Diagnosis and Treatment of Anencephaly: Anencephaly can often be diagnosed before birth through an ultrasound examination. The maternal serum alpha-fetoprotein (AFP screening) and detailed fetal ultrasound can be useful for screening for neural tube defects such as spina bifida or anencephaly.
Prenatal tests for anencephaly include:
- Blood tests: Tests may show high levels of alpha-fetoprotein, a protein produced by the immature liver cells of the fetus.
- Amniocentesis: A small amount of fluid is withdrawn from the amniotic sac using a long needle that is inserted through the abdomen. The fluid can be analyzed to measure the levels of alpha-fetoprotein and acetylcholinerase. Higher-than-normal levels are linked to neural tube defects, such as anencephaly.
- Ultrasound: This imaging test uses high-frequency sound waves and a computer to make an image (sonogram) of the developing fetus. Abnormalities linked with anencephaly can be seen on the sonogram.

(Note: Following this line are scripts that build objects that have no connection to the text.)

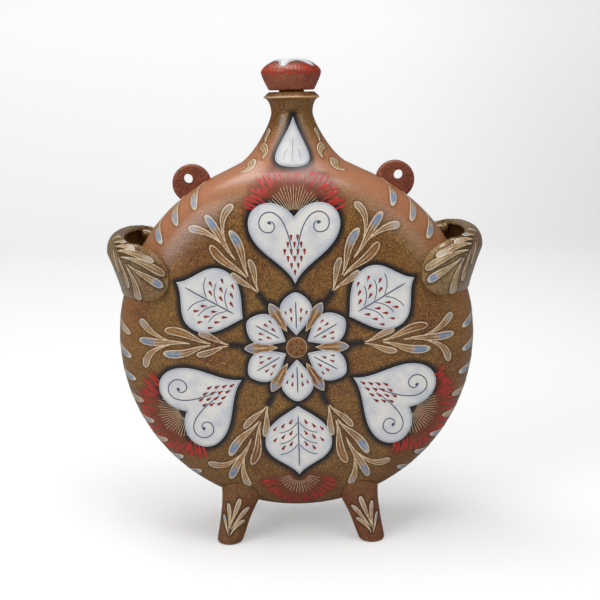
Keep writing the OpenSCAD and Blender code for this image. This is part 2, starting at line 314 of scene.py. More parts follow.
clay_brown = linear(126, 87, 36)
clay_warm = linear(116, 69, 31)
clay_light = linear(172, 130, 60)
clay_dark = linear(40, 28, 12)
# The rim's redder tan, made light enough to also stand for a painted highlight.
rim_tan_and_highlight = linear(192, 126, 94)
rust_red = linear(104, 38, 22)
ink_black = linear(20, 24, 26)


def body_material():
    """Ochre-brown glaze, redder towards the rim, with painted highlight on the upper rim and the lip,
    painted shade towards the foot, and inky shadows round the painting.
    """
    material, tree = new_material("speckled_brown_glaze")
    glaze = speckled(tree, clay_brown, clay_light, clay_dark, clay_warm, 0.85, 0.9)
    spot = node(tree, "SeparateXYZ", {0: node(tree, "TexCoord").outputs["Object"]}).outputs
    up = maths(tree, "SUBTRACT", spot[2], centre_z * MM)
    r = maths(tree, "SQRT", maths(tree, "ADD", maths(tree, "MULTIPLY", spot[0], spot[0]),
        maths(tree, "MULTIPLY", up, up)))
    # Real tint and painted highlight: the rim's band turns tan-red, faintly at the bottom and strongly
    # on the upper rim, where the overhead light falls.
    rim = maths(tree, "MULTIPLY", remap(tree, r, 0.100, 0.122),
        remap(tree, up, -0.03, 0.10, 0.05, 0.6))
    rim = maths(tree, "MULTIPLY", rim, remap(tree, up, 0.150, 0.126))
    # Painted shade: the glaze is darkened towards the foot, where less light reaches it.
    low = remap(tree, up, -0.125, -0.02, 0.82, 1.0)
    colour = mix(tree, 1.0, glaze["Colour"],
        node(tree, "CombineColor", {0: low, 1: low, 2: low}).outputs[0], "MULTIPLY")
    colour = mix(tree, rim, colour, rim_tan_and_highlight)
    rust = node(tree, "Attribute", attribute_name="rust").outputs["Fac"]
    colour = mix(tree, maths(tree, "MULTIPLY", rust, 0.72), colour, rust_red)
    # Painted highlight along the lip's sharp edge, where the glaze also thins: a pale tan line.
    lip_highlight_and_thin_glaze = maths(tree, "MULTIPLY", mask_near(tree, up, (313.4 - centre_z) * MM, 0.0008), 0.7)
    colour = mix(tree, lip_highlight_and_thin_glaze, colour, linear(214, 172, 128))
    ink = node(tree, "Attribute", attribute_name="ink").outputs["Fac"]
    colour = mix(tree, ink, colour, ink_black)
    satin(tree, colour, maths(tree, "MULTIPLY", glaze["Roughness"], 0.85), glaze["Height"],
        0.00022, 0.45)
    return material


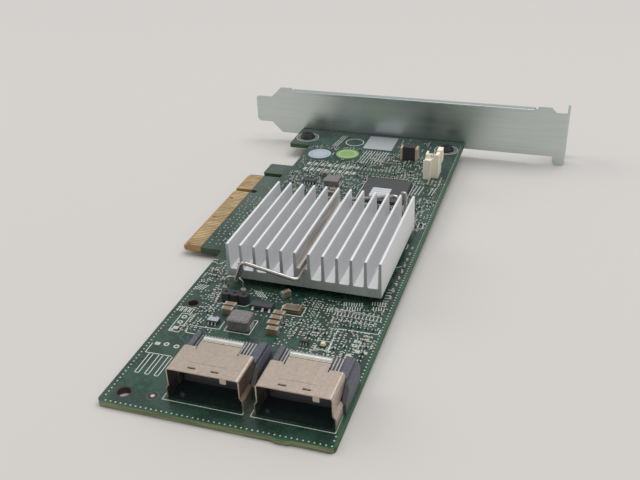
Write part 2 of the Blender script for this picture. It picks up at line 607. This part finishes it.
# ------------------------------------------------------------------ crystal and lamp
# The crystal is a ceramic tray closed by a metal lid, whose welded seam shows a gold rim; the
# lamp is a tiny ceramic base with a cast cream lens.  Both are soldered flat on the board.
ceramic = Finish("brown_ceramic_tray", 0.5)
ceramic.shades(ceramic.noise(0.3), (0.07, 0.052, 0.035), (0.14, 0.105, 0.07))
ceramic.bump(ceramic.noise(0.2), 0.01)
ceramic.on("crystal_base", "lamp_base")

lid = Finish("crystal_lid", 0.32, 1.0)
lid_low, lid_high = (np.array(corner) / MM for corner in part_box("crystal_lid"))
lid_middle, lid_half = (lid_low + lid_high) / 2, (lid_high - lid_low) / 2
seam_width = 0.28
seam = sum(abs(lid.axis(i) - lid_middle[i]) > lid_half[i] - seam_width for i in (0, 1))
satin = lid.blend(lid.noise(1.2, 2.0), (0.26, 0.24, 0.22), (0.36, 0.34, 0.31))
lid.shades(seam * (lid.axis(2) > lid_high[2] - 0.1), satin, (0.80, 0.55, 0.22))
lid.bump(lid.noise(0.4, 2.0, (1, 0.2, 1)), 0.01)
lid.on("crystal_lid")

lens_cream = Finish("lamp_lens", 0.3)
lens_cream.shades(lens_cream.noise(0.6), (0.62, 0.54, 0.28), (0.80, 0.74, 0.50))
lens_cream.bump(lens_cream.noise(0.4), 0.01)
lens_cream.on("lamp_lens")

# ------------------------------------------------------------------ cable sockets
# Two four-lane sockets: tinned nickel-silver cages, stamped and folded, over black liquid
# crystal polymer housings that hold two rows of tinned contacts.
nickel = Finish("cage_nickel", metal=1.0)
rolled = nickel.noise(0.6, 3.0, (1.0, 0.08, 1.0))
stain = nickel.noise(0.6, 4.0)
sheet = nickel.blend(stain.soft(0.3, 0.7), (0.555, 0.455, 0.375), (0.62, 0.52, 0.435))
cage_low, cage_high = (np.array(corner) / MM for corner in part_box("left_cage"))
bead_y, score_y = cage_high[1] - 1.3, cage_low[1] + 3.4
ridge = abs(nickel.axis(1) - bead_y)
ridge_line = (ridge > 0.85) * (ridge < 1.1) * (nickel.axis(2) > board_top + 8.3)
sheet = nickel.blend(ridge < 0.6, sheet, (0.74, 0.80, 0.71))
socket_spacing = 21.1
along_roof = nickel.axis(0).off_grid((cage_low[0] + cage_high[0]) / 2, socket_spacing) < 4.6
score = along_roof * (abs(nickel.axis(1) - score_y) < 0.07)
nickel.shades(ridge_line + score * 0.6, sheet, (0.22, 0.17, 0.13))
nickel.feed("Roughness", 0.3 + 0.12 * rolled + 0.06 * stain)
nickel.bump(rolled * 0.5 + stain * 0.5, 0.006)
nickel.on("left_cage", "right_cage")

polymer = Finish("socket_plastic")
mottle = polymer.noise(0.35, 3.0)
moulded = polymer.blend(mottle.soft(0.3, 0.75), (0.06, 0.06, 0.078), (0.125, 0.125, 0.155))
in_cage = (polymer.axis(1) < cage_high[1] - 5.0) * (polymer.axis(2) < board_top + 6.9)
polymer.shades(in_cage, moulded, (0.075, 0.072, 0.078))
polymer.feed("Roughness", 0.38 + 0.2 * mottle)
polymer.bump(mottle, 0.015)
polymer.on("left_socket_housing", "right_socket_housing")

lane_tin = Finish("lane_contacts", 0.3, 1.0)
lane_tin.shades(lane_tin.noise(0.5, 3.0), (0.52, 0.50, 0.47), (0.74, 0.72, 0.69))
lane_tin.bump(lane_tin.noise(0.3, 2.0), 0.01)
lane_tin.on("left_socket_contacts", "right_socket_contacts")

ivory = Finish("ivory_plastic")
grown = ivory.noise(1.6, 3.0)
ivory.shades(grown, (0.84, 0.77, 0.62), (0.92, 0.86, 0.72))
ivory.feed("Roughness", 0.42 + 0.16 * grown)
ivory.bump(ivory.noise(0.25, 3.0), 0.012)
ivory.on("supply_socket_body")


def pin_places(name):
    """Where a connector's three pins pass through the board: rows of x, y along its longer side."""
    low, high = (np.array(corner)[:2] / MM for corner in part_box(name))
    reach = (high - low) / 2 - 0.28
    reach[np.argmin(reach)] = 0
    return (low + high) / 2 + np.outer((-1, 0, 1), reach)


pins = np.concatenate([pin_places("supply_pins"), pin_places("header_contacts")])
pin_end = 0.45                            # how far the pins stand out below the board
piece("pin_joints", *joined(discs(pins, 0.75, *bottom, sides=16),
                            discs(pins, 0.42, board_bottom - pin_end, board_bottom - 0.02, sides=16)),
      solder, "solder")

# ------------------------------------------------------------------ chip parts
# Ceramic capacitors fired tan to brown, thick-film resistors under black glass, both with
# tinned ends.  The CAD model has the larger ones; the smallest, 1.0 x 0.5 mm, stand here.
brown = Finish("brown_ceramic")
brown.shades(brown.noise(0.8, 3.0), (0.17, 0.125, 0.072), (0.29, 0.225, 0.14))
brown.feed("Roughness", 0.34 + 0.2 * brown.noise(0.5))
brown.bump(brown.noise(0.25, 3.0), 0.015)
brown.on("capacitors", "underside_capacitors")

tan_ceramic = Finish("tan_ceramic", 0.45)
tan_ceramic.shades(tan_ceramic.noise(1.5, 3.0), (0.20, 0.15, 0.09), (0.34, 0.27, 0.18))
tan_ceramic.bump(tan_ceramic.noise(0.25, 3.0), 0.012)
tan_ceramic.on("chip_capacitors")

dull_tin = Finish("capacitor_ends", 0.42, 0.6)
dull_tin.shades(dull_tin.noise(0.6, 3.0), (0.34, 0.32, 0.28), (0.56, 0.54, 0.50))
dull_tin.bump(dull_tin.noise(0.3), 0.012)
dull_tin.on("capacitor_ends")

black_glass = Finish("black_ceramic", 0.24)
black_glass.shades(black_glass.noise(0.8, 3.0), (0.014, 0.014, 0.017), (0.05, 0.05, 0.056))
black_glass.bump(black_glass.noise(0.25, 2.0), 0.01)
black_glass.on("chip_resistors")


def chips(spots, turn, length, width, high):
    """Chip parts at (x, y) spots, turned along X (0) or Y (1), as two sets of bars: the bodies,
    which fill the middle half of each length, and the pairs of ends."""
    along = np.stack([1 - turn, turn], axis=1)
    half, cap = length / 2, length / 4
    low = board_top - 0.01

    def run(a, b, inset, top):
        """Bars from a to b along each part, an inset narrower than it."""
        return bars(np.column_stack([spots + a * along, spots + b * along]), width - inset, low, top)

    ends = [run(a, a + cap, 0.0, board_top + high) for a in (-half, half - cap)]
    return run(-half + cap, half - cap, 0.04, board_top + high - 0.03), joined(*ends)


def packed(spots, gap):
    """Spots kept in order so that no two lie closer than the gap, on open board only."""
    kept = np.empty((0, 2))
    for spot in open_places(spots):
        if len(kept) == 0 or np.abs(kept - spot).max(axis=1).min() > gap:
            kept = np.vstack([kept, spot])
    return kept


chip_fields = [                          # x0, y0, x1, y1, number of tries
    (14.0, -58.0, 24.0, -44.0, 90), (19.5, -69.5, 23.5, -57.5, 40), (18.8, -79.0, 24.0, -69.2, 30),
    (44.0, -74.5, 53.5, -67.3, 50), (53.0, -80.3, 62.0, -68.6, 70), (62.3, -80.8, 67.6, -69.0, 40),
    (54.5, -67.0, 67.3, -60.6, 90), (62.4, -56.0, 65.4, -36.0, 34), (62.9, -31.0, 66.0, -14.0, 9),
    (57.5, -12.5, 67.6, 9.0, 110), (57.5, 18.8, 67.6, 24.5, 60), (36.6, 20.5, 58.7, 41.5, 280),
    (14.0, -12.5, 57.5, 20.0, 380), (14.0, 24.0, 36.0, 44.0, 90), (45.5, 44.0, 58.0, 56.5, 30),
]
even = np.array((1.25, 1.3))
spots = np.concatenate([dice.uniform(area[:2], area[2:4], (area[4], 2)) for area in chip_fields])
spots = packed(np.round(spots / even) * even, 1.12)
pick = dice.random(len(spots))           # half are bare pads, three in ten resistors, the rest capacitors
turn = (np.floor(spots[:, 0] / 5.1) + np.floor(spots[:, 1] / 6.3)).astype(int) % 2
empty, dark = pick < 0.5, (pick >= 0.5) & (pick < 0.8)
piece("empty_pads", *chips(spots[empty], turn[empty], 1.25, 0.55, 0.035)[1], tinned, "tin")
chip_size = (1.05, 0.55, 0.38)           # length, width, height
for name, choice, finish, slot in (("small_resistors", dark, black_glass, "black_ceramic"),
                                   ("small_capacitors", ~(empty | dark), tan_ceramic, "tan_ceramic")):
    piece(name, *chips(spots[choice], turn[choice], *chip_size)[0], finish, slot)
piece("small_chip_ends", *chips(spots[~empty], turn[~empty], *chip_size)[1], tin, "tin")

# ------------------------------------------------------------------ labels
# Blank ruled paper labels on the memory chip and on the board, and two round film dots with a
# plain band inside the rim.
paper = Finish("white_label", 0.6)
fibres = paper.blend(paper.noise(0.5, 4.0), (0.49, 0.51, 0.51), (0.59, 0.61, 0.61))
by_bracket = paper.axis(1) > 30.0        # the stock label's paper is a little greyer
fibres = paper.blend(by_bracket, fibres, (0.40, 0.42, 0.43))
ruled = (paper.axis(1).off_grid(0.4, 1.5) < 0.17) * (paper.axis(2) > board_top + 0.1)
paper.shades(ruled * 0.55, fibres, (0.20, 0.21, 0.23))
paper.bump(paper.noise(0.25, 4.0), 0.006)
paper.on("memory_label", "stock_label")

ring_radius, ring_half = 3.1, 0.3
for name, one, two, band in (
        ("pale_dot_label", (0.36, 0.41, 0.46), (0.45, 0.49, 0.52), (0.24, 0.31, 0.46)),
        ("lime_dot_label", (0.18, 0.31, 0.11), (0.28, 0.41, 0.165), (0.44, 0.55, 0.31))):
    film = Finish(name + "_film", 0.45)
    centre = (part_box(name)[0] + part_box(name)[1]) / 2 / MM
    ring = abs(film.away(centre.x, centre.y) - ring_radius) < ring_half
    film.shades(ring * 0.6, film.blend(film.noise(1.5), one, two), band)
    film.bump(film.noise(0.4), 0.004)
    film.on(name)

# ------------------------------------------------------------------ table
# A pale matt table.  The card leans on the front of its board and on the bracket's lobe, so
# the table is tilted beneath it by about a degree and a half.
front_edge, lobe_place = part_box("board")[0], 59.4 * MM
tilt = (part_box("bracket")[0].z - front_edge.z) / (lobe_place - front_edge.y)
table_half, air_gap = 12.0, 0.00002      # in metres
corners = [(x0, y0, front_edge.z + (y0 - front_edge.y) * tilt - air_gap)
           for x0, y0 in np.array([(-1, -1), (1, -1), (1, 1), (-1, 1)]) * table_half]
top_mesh = bpy.data.meshes.new("table")
top_mesh.from_pydata(corners, [], [(0, 1, 2, 3)])
table = bpy.data.objects.new("table", top_mesh)
bpy.context.collection.objects.link(table)
matt = Finish("matt_table", 0.75)
matt.feed("Base Color", (0.585, 0.560, 0.529))
table.data.materials.append(matt.material)

# ------------------------------------------------------------------ light and camera
# One wide soft box behind and above the card, a weaker one at its side, and a pale room.  The
# camera looks down along the card from its front left corner.
world = bpy.data.worlds.new("studio")
bpy.context.scene.world = world
world.use_nodes = True
room = world.node_tree.nodes["Background"]
room.inputs["Color"].default_value = (0.95, 0.97, 1.0, 1.0)
room.inputs["Strength"].default_value = 0.55


def aimed(name, data, place, right, up):
    """Object that looks against the cross product of its right and up directions."""
    made = bpy.data.objects.new(name, data)
    bpy.context.collection.objects.link(made)
    right, up = np.array(right), np.array(up)
    axes = np.column_stack([right, up, np.cross(right, up), place])
    made.matrix_world = Matrix(axes.tolist() + [[0, 0, 0, 1]])
    return made


card_middle = (0.04, -0.02, 0.0)         # in metres


def soft_box(name, place, size, power):
    """Square area lamp turned to face the middle of the card."""
    lamp = bpy.data.lights.new(name, "AREA")
    lamp.size, lamp.energy = size, power
    back = np.array(place) - card_middle
    back /= np.linalg.norm(back)
    right = np.cross((0, 0, 1), back)
    right /= np.linalg.norm(right)
    aimed(name, lamp, place, right, np.cross(back, right))


soft_box("overhead", (0.28, 0.2, 1.08), 1.0, 7.8)
soft_box("side_fill", (-0.95, 0.15, 0.75), 0.8, 3.5)

lens = bpy.data.cameras.new("lens")
lens.lens, lens.sensor_width = 45.431, 36.0
lens.clip_start, lens.clip_end = 0.01, 20.0
bpy.context.scene.camera = aimed("camera", lens, (0.107469, -0.226254, 0.119244),
                                 (0.95125, 0.30678, -0.03161), (-0.1239, 0.47402, 0.87175))
bpy.context.scene.view_settings.view_transform = "Standard"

- Fetal MRI: This imaging test uses a magnet to generate an image of the developing fetus. The brain and its various structures can be seen in more detail than the ultrasound alone.
Any of these procedures may be performed between the 14th and 18th weeks of pregnancy. The fetal MRI can be performed at any point of the pregnancy.
There is no treatment or cure for anencephaly. An infant born with the condition should be kept warm and comfortable. If any parts of the scalp are missing, exposed parts of the brain should be covered.
The life expectancy of an infant born with anencephaly is no more than a few days, more likely a few hours.
Four recorded cases of anencephalic children surviving for longer periods of time are Stephanie Keene (better known as Baby K) of Falls Church, Virginia, USA, who lived for 2 years 174 days; Vitoria de Cristo, born in Brazil in January 2010 and surviving until July 17, 2012; Nickolas Coke of Pueblo, Colorado, USA, who lived for 3 years and 11 months, and died October 31, 2012; and Angela Morales, from Providence, Rhode Island, who lived for 3 years and 9 months, and died December 16 2017.
Methods for preventing anencephaly include the following:
- Proper nutrition: Eating nutritious foods and taking a vitamin supplement before and during pregnancy may help prevent neural tube birth defects. Getting enough folic acid is very important. Women of childbearing age should take a daily multivitamin supplement with at least 400 micrograms of folic acid. Other good sources of folic acid include leafy green vegetables, dried beans, oranges, and orange juice. Some products are fortified with folic acid, including enriched flour, rice, bread, pasta, and cereals.
- Folic acid supplements: Pregnant women who have previously given birth to an infant with a neural tube defect may have to take higher amounts of folic acid during pregnancy. It is suggested that women who have had a previous pregnancy involving a neural tube defect should take 4 mg of folic acid, beginning one to two months before conception through their first trimester of pregnancy, under a doctor’s supervision.
Patient’s healthcare provider may also advise genetic counseling. Pregnant women can discuss with a counselor the risk for a neural tube defect in a future pregnancy.